Stored data entries:
====

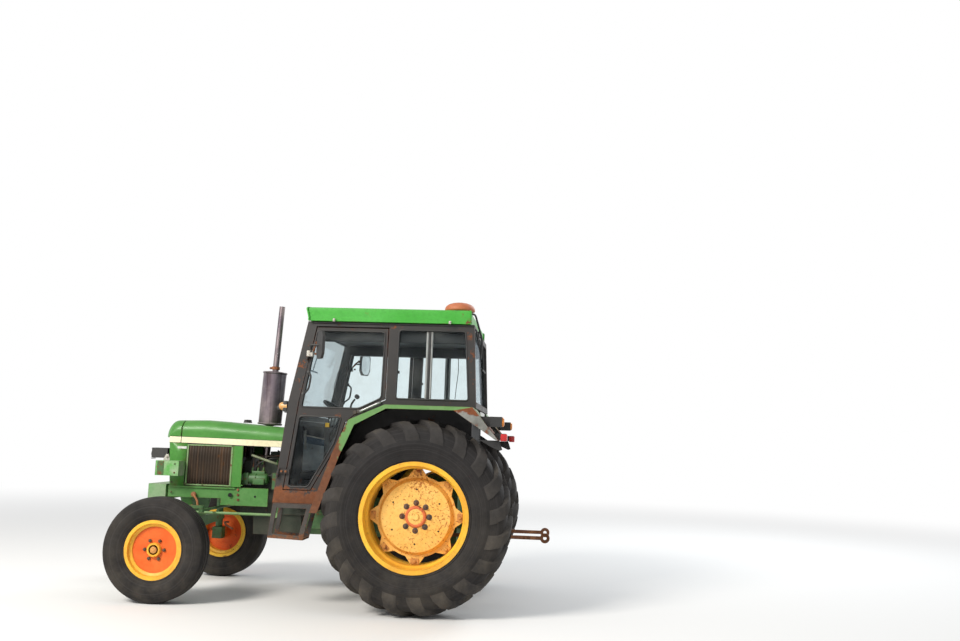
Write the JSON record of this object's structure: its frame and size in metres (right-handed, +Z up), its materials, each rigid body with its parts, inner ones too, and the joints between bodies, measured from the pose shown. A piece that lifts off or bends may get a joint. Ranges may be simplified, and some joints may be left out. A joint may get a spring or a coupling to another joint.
{
  "type": "farm tractor",
  "caption": "Small two-wheel-drive farm tractor with a glazed cab, open engine bay, upright exhaust and rear three-point hitch; wheels roll, front wheels steer, doors open, hitch lifts.",
  "frame": {"origin": "on the ground, under the middle of the overall length and width", "axes": "+X forwards, +Y to the tractor's left, +Z up"},
  "size_m": [3.384, 1.93, 2.4139],
  "materials": {
    "bare_rust": "rusty",
    "black_plastic": "matt",
    "cab_brown": "dull, rusty",
    "dark_steel": "oily",
    "disc_orange": "faded gloss",
    "green_faded": "faded satin",
    "green_paint": "worn satin",
    "muffler_steel": "stained",
    "rim_yellow": "faded gloss with rust stains",
    "roof_green": "gloss",
    "seat_vinyl": "worn vinyl",
    "tyre_black": "worn",
    "window_glass": "clear"
  },
  "bodies": {
    "chassis": {"cab_floor": "cab_brown", "cab_frame": "cab_brown", "cab_walls": "cab_brown", "console": "black_plastic", "drawbar": "bare_rust", "engine": "green_paint", "exhaust": "muffler_steel", "fan": "green_paint", "fender_left": "green_faded", "fender_right": "green_faded", "front_axle": "green_paint", "front_ballast": "green_faded", "front_support": "green_paint", "gearbox": "green_paint", "grille": "dark_steel", "headlamps": "green_paint", "hood": "green_paint", "levers": "dark_steel", "nose": "green_paint", "pto_shaft": "bare_rust", "radiator": "dark_steel", "rear_axle": "green_paint", "rear_window": "window_glass", "roof": "roof_green", "roof_cap": "bare_rust", "seat_back": "seat_vinyl", "seat_cushion": "seat_vinyl", "side_plates": "green_paint", "side_screens": "bare_rust", "side_windows": "window_glass", "signal_lamps": "black_plastic", "steering_gear": "green_paint", "steering_wheel": "black_plastic", "steps": "cab_brown", "windscreen": "window_glass", "work_lamps": "black_plastic"},
    "rear_wheel_left": {"rear_tyre_left": "tyre_black", "rear_rim_left": "rim_yellow", "rear_disc_left": "rim_yellow"},
    "rear_wheel_right": {"rear_tyre_right": "tyre_black", "rear_rim_right": "rim_yellow", "rear_disc_right": "rim_yellow"},
    "front_wheel_left": {"front_tyre_left": "tyre_black", "front_rim_left": "rim_yellow", "front_disc_left": "disc_orange"},
    "front_wheel_right": {"front_tyre_right": "tyre_black", "front_rim_right": "rim_yellow", "front_disc_right": "disc_orange"},
    "steer_left": {"knuckle_left": "green_paint"},
    "steer_right": {"knuckle_right": "green_paint"},
    "tie_rod_body": {"tie_rod": "green_paint"},
    "drag_link_body": {"drag_link": "green_paint"},
    "drop_arm_body": {"drop_arm": "green_paint"},
    "door_left_body": {"door_left": "cab_brown", "door_glass_left": "window_glass"},
    "door_right_body": {"door_right": "cab_brown", "door_glass_right": "window_glass"},
    "lower_links_body": {"lower_links": "bare_rust"},
    "lift_arms_body": {"lift_arms": "green_paint"},
    "lift_rods_body": {"lift_rods": "bare_rust"}
  },
  "joints": [
    {"name": "rear_wheel_left_spin", "type": "hinge", "parent": "chassis", "child": "rear_wheel_left", "pos_m": [-0.694, 0.75, 0.72], "axis": [0, 1, 0], "continuous": true},
    {"name": "steer_left_turn", "type": "hinge", "parent": "chassis", "child": "steer_left", "pos_m": [1.297, 0.585, 0.395], "axis": [0, 0, 1], "range_deg": [-40, 40]},
    {"name": "front_wheel_left_spin", "type": "hinge", "parent": "steer_left", "child": "front_wheel_left", "pos_m": [1.297, 0.74, 0.395], "axis": [0, 1, 0], "continuous": true},
    {"name": "rear_wheel_right_spin", "type": "hinge", "parent": "chassis", "child": "rear_wheel_right", "pos_m": [-0.694, -0.75, 0.72], "axis": [0, 1, 0], "continuous": true},
    {"name": "steer_right_turn", "type": "hinge", "parent": "chassis", "child": "steer_right", "pos_m": [1.297, -0.585, 0.395], "axis": [0, 0, 1], "range_deg": [-40, 40]},
    {"name": "front_wheel_right_spin", "type": "hinge", "parent": "steer_right", "child": "front_wheel_right", "pos_m": [1.297, -0.74, 0.395], "axis": [0, 1, 0], "continuous": true},
    {"name": "tie_rod_swing", "type": "hinge", "parent": "steer_left", "child": "tie_rod_body", "pos_m": [1.027, 0.585, 0.684], "axis": [0, 0, 1], "range_deg": [-40, 40]},
    {"name": "drag_link_swing", "type": "hinge", "parent": "steer_left", "child": "drag_link_body", "pos_m": [1.297, 0.34, 0.65], "axis": [0, 0, 1], "range_deg": [-40, 40]},
    {"name": "drop_arm_turn", "type": "hinge", "parent": "chassis", "child": "drop_arm_body", "pos_m": [0.506, 0.29, 0.895], "axis": [0, 1, 0], "range_deg": [-40, 40]},
    {"name": "door_left_hinge", "type": "hinge", "parent": "chassis", "child": "door_left_body", "pos_m": [0.395, 0.72, 1.014], "axis": [0.1955, 0, -0.9807], "range_deg": [0, 80]},
    {"name": "door_right_hinge", "type": "hinge", "parent": "chassis", "child": "door_right_body", "pos_m": [0.395, -0.72, 1.014], "axis": [-0.1955, 0, 0.9807], "range_deg": [0, 80]},
    {"name": "lower_links_lift", "type": "hinge", "parent": "chassis", "child": "lower_links_body", "pos_m": [-0.864, 0, 0.545], "axis": [0, 1, 0], "range_deg": [-20, 25]},
    {"name": "lift_arms_turn", "type": "hinge", "parent": "chassis", "child": "lift_arms_body", "pos_m": [-0.864, 0, 0.95], "axis": [0, 1, 0], "range_deg": [-20, 25]},
    {"name": "lift_rods_swing", "type": "hinge", "parent": "lower_links_body", "child": "lift_rods_body", "pos_m": [-1.134, 0, 0.545], "axis": [0, 1, 0], "range_deg": [-25, 25]}
  ],
  "couplings": [
    {"joint": "steer_right_turn", "follows": "steer_left_turn", "ratio": 1},
    {"joint": "tie_rod_swing", "follows": "steer_left_turn", "ratio": -1},
    {"joint": "drag_link_swing", "follows": "steer_left_turn", "ratio": -1},
    {"joint": "drop_arm_turn", "follows": "steer_left_turn", "ratio": -1},
    {"joint": "lift_arms_turn", "follows": "lower_links_lift", "ratio": 1},
    {"joint": "lift_rods_swing", "follows": "lower_links_lift", "ratio": -1}
  ]
}
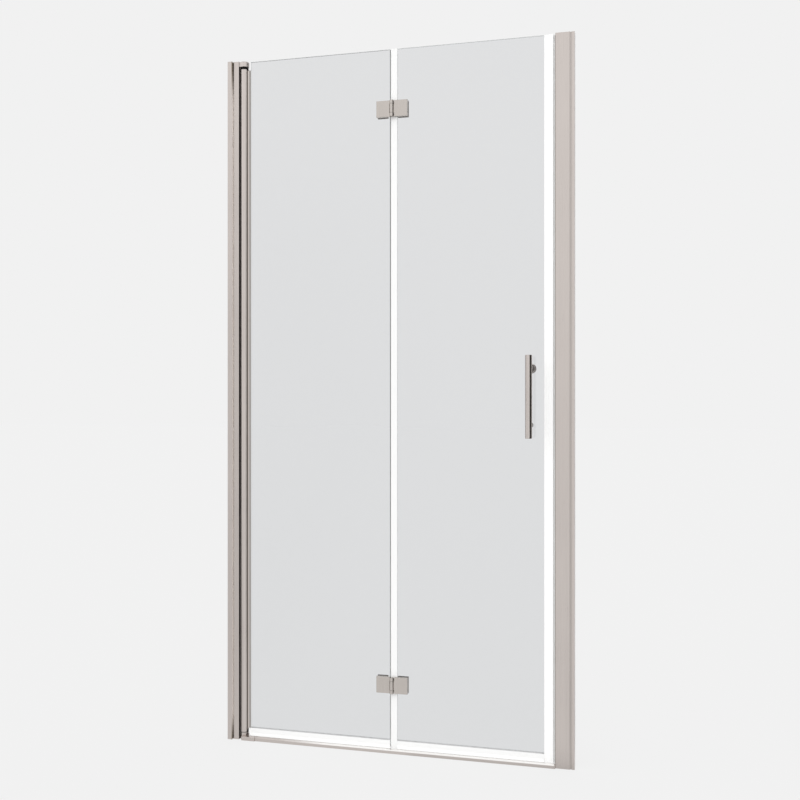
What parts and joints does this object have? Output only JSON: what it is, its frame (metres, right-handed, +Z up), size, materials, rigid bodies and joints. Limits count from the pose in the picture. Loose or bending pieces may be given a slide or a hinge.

====

WHAT YOU HAVE TO DO
Pull out every line of the records that includes the string "handed".

RESULT OF THIS EXERCISE
Write the JSON record of this object's structure: its frame and size in metres (right-handed, +Z up), its materials, each rigid body with its parts, inner ones too, and the joints between bodies, measured from the pose shown. A piece that lifts off or bends may get a joint. Ranges may be simplified, and some joints may be left out. A joint may get a spring or a coupling to another joint.
What parts and joints does this object have? Output only JSON: what it is, its frame (metres, right-handed, +Z up), size, materials, rigid bodies and joints. Limits count from the pose in the picture. Loose or bending pieces may be given a slide or a hinge.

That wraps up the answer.